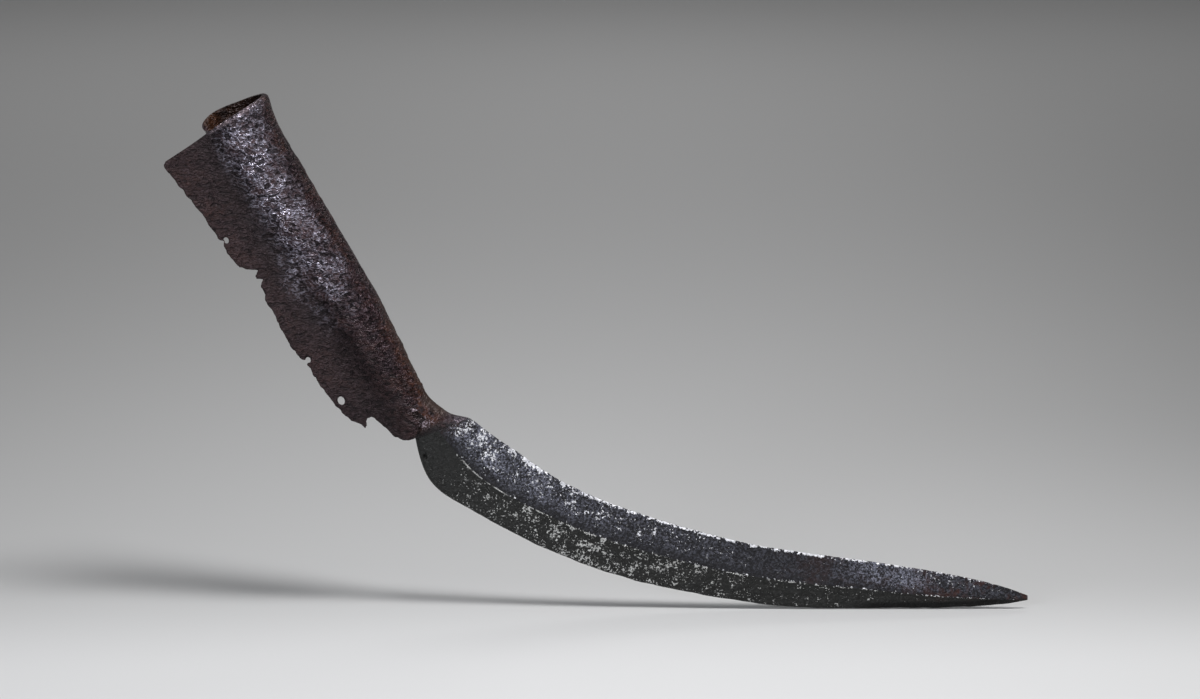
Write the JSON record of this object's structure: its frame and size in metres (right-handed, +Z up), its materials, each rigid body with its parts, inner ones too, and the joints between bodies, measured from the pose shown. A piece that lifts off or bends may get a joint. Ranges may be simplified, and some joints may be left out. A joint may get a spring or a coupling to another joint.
{
  "type": "hand sickle head",
  "caption": "Curved forged blade on an open rolled socket that takes a wooden haft; the haft is missing and the socket's flap is worn ragged.",
  "frame": {"origin": "middle of the socket's mouth", "axes": "+X towards the blade's tip, +Z up with the blade's cutting edge on top, +Y away from the side that carries the flap; the socket's axis leans 32.6 degrees back from +Z towards -X"},
  "size_m": [0.4298, 0.0365, 0.2621],
  "materials": {
    "socket_iron": "brown-purple rust patina, hammered and pitted",
    "neck_iron": "brown rust patina, rubbed",
    "back_iron": "dark grey patina with pale flaking",
    "edge_steel": "dark steel with bright pitted flecks"
  },
  "bodies": {
    "root": {"socket_plate": "socket_iron", "neck_shank": "neck_iron", "blade_back": "back_iron", "blade_edge": "edge_steel"}
  },
  "joints": []
}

────────────────

### Direction
Give the listing above again, word for word.

### Written solution
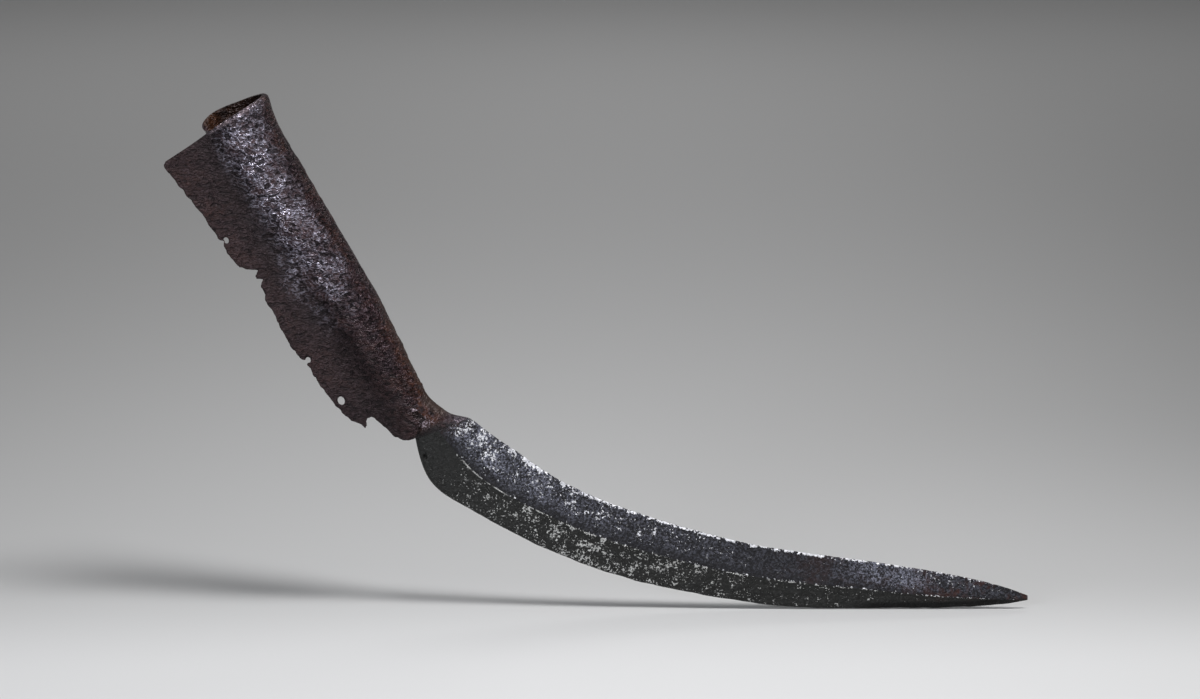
Write the JSON record of this object's structure: its frame and size in metres (right-handed, +Z up), its materials, each rigid body with its parts, inner ones too, and the joints between bodies, measured from the pose shown. A piece that lifts off or bends may get a joint. Ranges may be simplified, and some joints may be left out. A joint may get a spring or a coupling to another joint.
{
  "type": "hand sickle head",
  "caption": "Curved forged blade on an open rolled socket that takes a wooden haft; the haft is missing and the socket's flap is worn ragged.",
  "frame": {"origin": "middle of the socket's mouth", "axes": "+X towards the blade's tip, +Z up with the blade's cutting edge on top, +Y away from the side that carries the flap; the socket's axis leans 32.6 degrees back from +Z towards -X"},
  "size_m": [0.4298, 0.0365, 0.2621],
  "materials": {
    "socket_iron": "brown-purple rust patina, hammered and pitted",
    "neck_iron": "brown rust patina, rubbed",
    "back_iron": "dark grey patina with pale flaking",
    "edge_steel": "dark steel with bright pitted flecks"
  },
  "bodies": {
    "root": {"socket_plate": "socket_iron", "neck_shank": "neck_iron", "blade_back": "back_iron", "blade_edge": "edge_steel"}
  },
  "joints": []
}